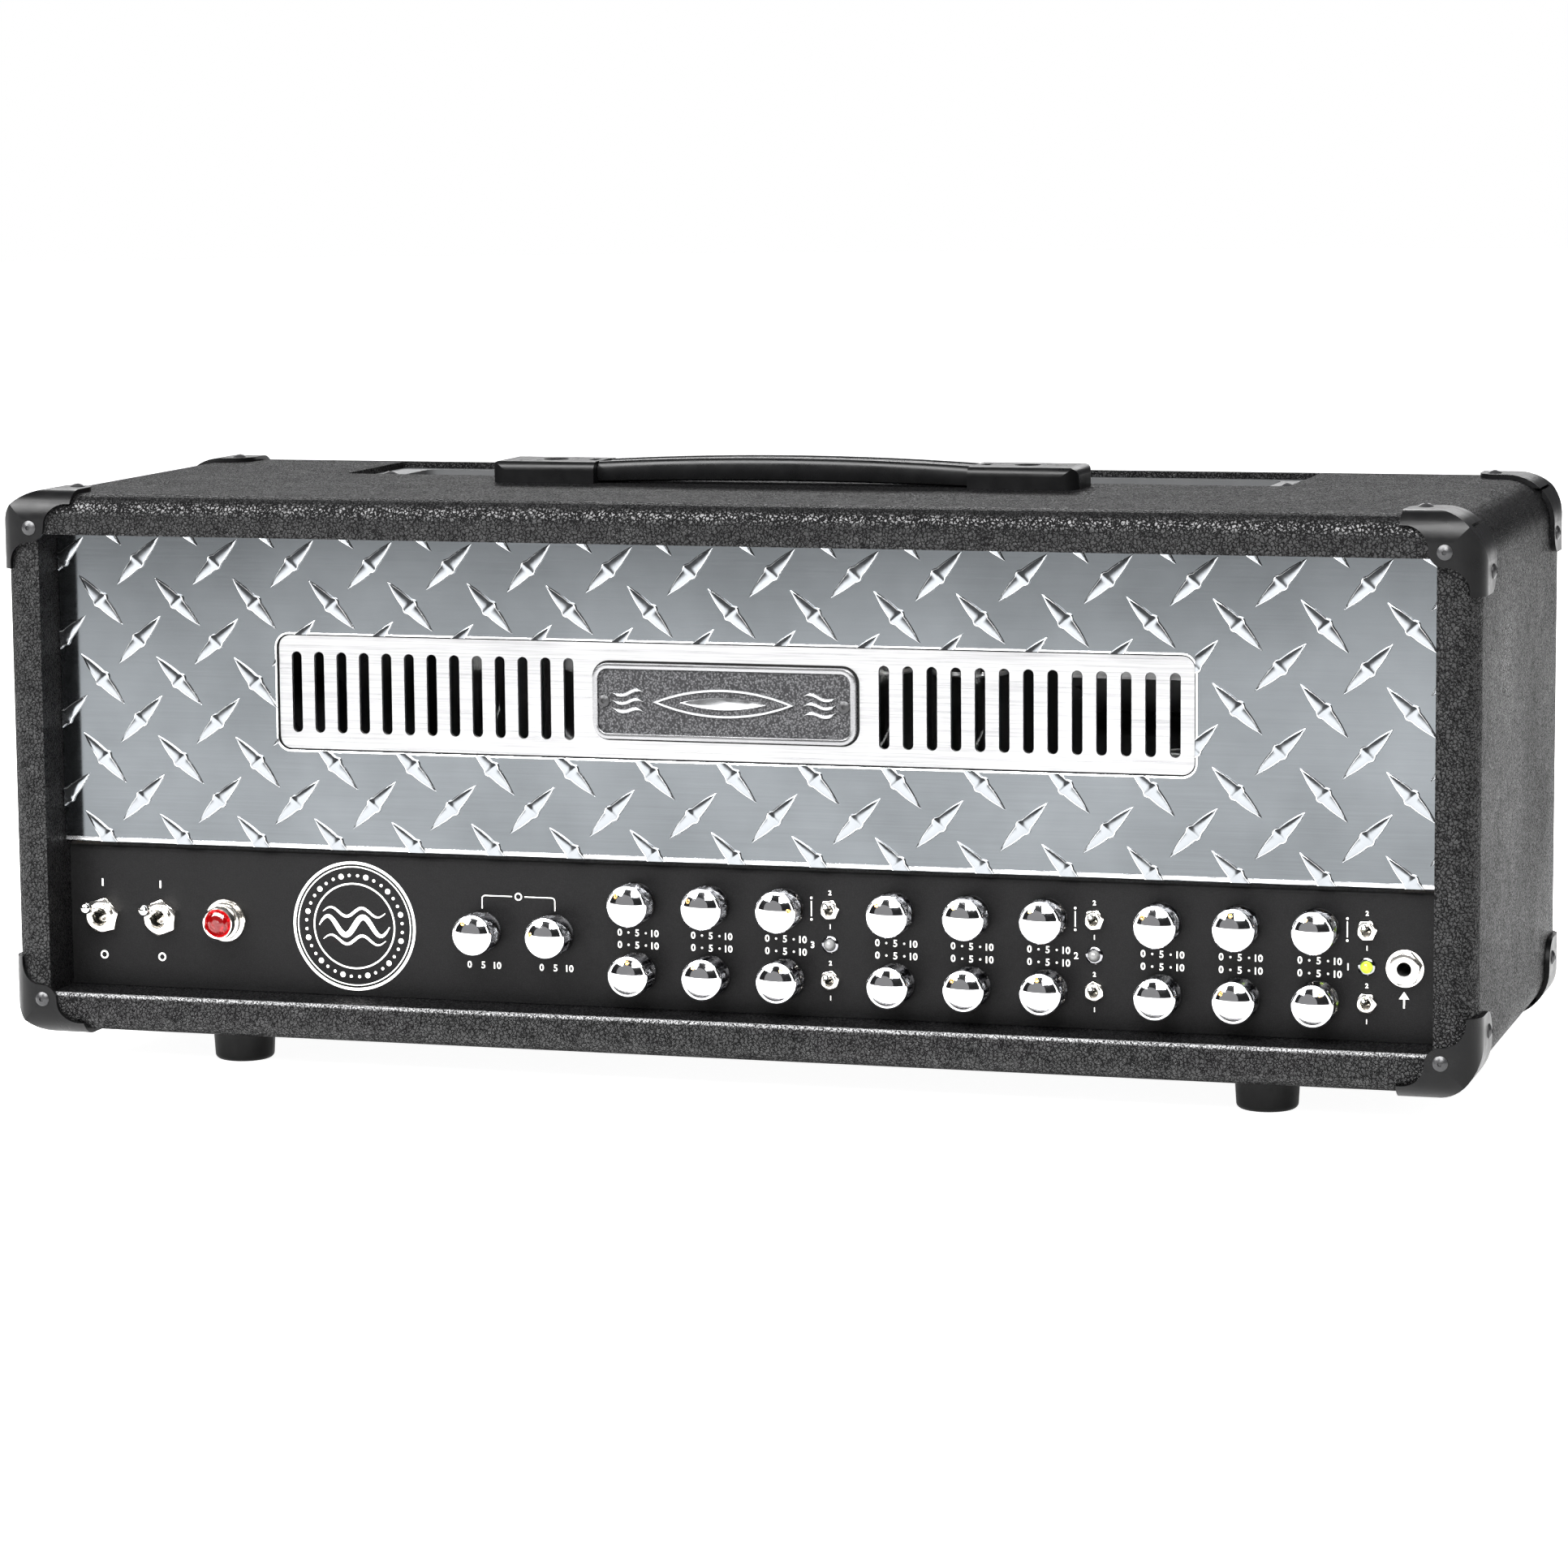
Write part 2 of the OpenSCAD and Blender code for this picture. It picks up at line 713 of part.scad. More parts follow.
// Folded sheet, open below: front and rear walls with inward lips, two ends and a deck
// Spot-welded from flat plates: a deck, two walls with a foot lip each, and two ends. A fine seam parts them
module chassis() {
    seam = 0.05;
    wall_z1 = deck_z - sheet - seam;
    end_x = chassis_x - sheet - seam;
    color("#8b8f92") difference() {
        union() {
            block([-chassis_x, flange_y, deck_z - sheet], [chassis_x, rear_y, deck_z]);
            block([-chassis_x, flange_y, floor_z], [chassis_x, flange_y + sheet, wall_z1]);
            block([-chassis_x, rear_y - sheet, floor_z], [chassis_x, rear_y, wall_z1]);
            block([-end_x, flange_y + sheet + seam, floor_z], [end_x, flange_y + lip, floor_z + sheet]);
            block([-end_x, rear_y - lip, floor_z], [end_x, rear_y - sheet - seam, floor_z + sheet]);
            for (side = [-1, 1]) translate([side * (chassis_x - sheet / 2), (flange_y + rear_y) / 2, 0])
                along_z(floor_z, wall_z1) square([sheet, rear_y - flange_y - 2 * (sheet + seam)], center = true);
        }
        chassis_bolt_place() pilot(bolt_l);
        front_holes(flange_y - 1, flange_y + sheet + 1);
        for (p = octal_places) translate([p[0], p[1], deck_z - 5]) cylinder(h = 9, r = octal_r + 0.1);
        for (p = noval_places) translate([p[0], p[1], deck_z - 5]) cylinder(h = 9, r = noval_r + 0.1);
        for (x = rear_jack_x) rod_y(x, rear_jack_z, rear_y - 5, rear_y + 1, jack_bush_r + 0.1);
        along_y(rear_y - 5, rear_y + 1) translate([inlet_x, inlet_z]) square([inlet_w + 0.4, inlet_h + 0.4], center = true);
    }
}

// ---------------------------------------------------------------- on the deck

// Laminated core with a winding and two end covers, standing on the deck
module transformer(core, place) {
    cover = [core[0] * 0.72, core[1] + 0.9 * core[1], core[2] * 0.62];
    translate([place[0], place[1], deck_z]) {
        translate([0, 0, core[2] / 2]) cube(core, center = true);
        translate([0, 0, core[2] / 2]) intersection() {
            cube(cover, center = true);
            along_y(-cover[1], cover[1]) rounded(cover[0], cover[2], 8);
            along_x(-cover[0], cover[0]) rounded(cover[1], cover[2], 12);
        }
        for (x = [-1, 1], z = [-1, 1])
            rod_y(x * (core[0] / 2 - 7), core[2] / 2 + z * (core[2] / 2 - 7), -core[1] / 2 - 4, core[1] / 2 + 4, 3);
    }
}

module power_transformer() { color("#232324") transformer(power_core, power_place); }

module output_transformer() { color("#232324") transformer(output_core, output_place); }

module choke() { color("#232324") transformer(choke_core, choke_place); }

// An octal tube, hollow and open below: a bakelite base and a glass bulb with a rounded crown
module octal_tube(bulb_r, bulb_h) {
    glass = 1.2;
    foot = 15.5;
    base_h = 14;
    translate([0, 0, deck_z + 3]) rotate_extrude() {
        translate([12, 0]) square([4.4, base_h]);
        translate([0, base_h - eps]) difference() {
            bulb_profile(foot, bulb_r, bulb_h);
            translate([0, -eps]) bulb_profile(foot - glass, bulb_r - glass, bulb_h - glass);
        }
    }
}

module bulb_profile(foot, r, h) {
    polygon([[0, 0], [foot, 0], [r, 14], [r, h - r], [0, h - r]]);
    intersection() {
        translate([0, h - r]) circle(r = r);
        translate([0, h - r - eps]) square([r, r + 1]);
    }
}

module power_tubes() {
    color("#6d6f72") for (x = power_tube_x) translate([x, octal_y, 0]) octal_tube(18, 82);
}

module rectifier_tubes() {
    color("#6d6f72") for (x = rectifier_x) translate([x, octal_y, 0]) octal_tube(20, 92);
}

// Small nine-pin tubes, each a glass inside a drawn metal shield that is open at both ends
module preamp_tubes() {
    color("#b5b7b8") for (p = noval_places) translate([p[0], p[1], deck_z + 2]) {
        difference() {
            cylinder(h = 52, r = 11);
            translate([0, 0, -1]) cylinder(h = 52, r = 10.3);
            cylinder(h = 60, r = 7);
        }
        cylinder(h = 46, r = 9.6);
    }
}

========

[To do]: For each line of the listing that holds the word "parts", show that line.

[The answer]:
Write part 2 of the OpenSCAD and Blender code for this picture. It picks up at line 713 of part.scad. More parts follow.
// Spot-welded from flat plates: a deck, two walls with a foot lip each, and two ends. A fine seam parts them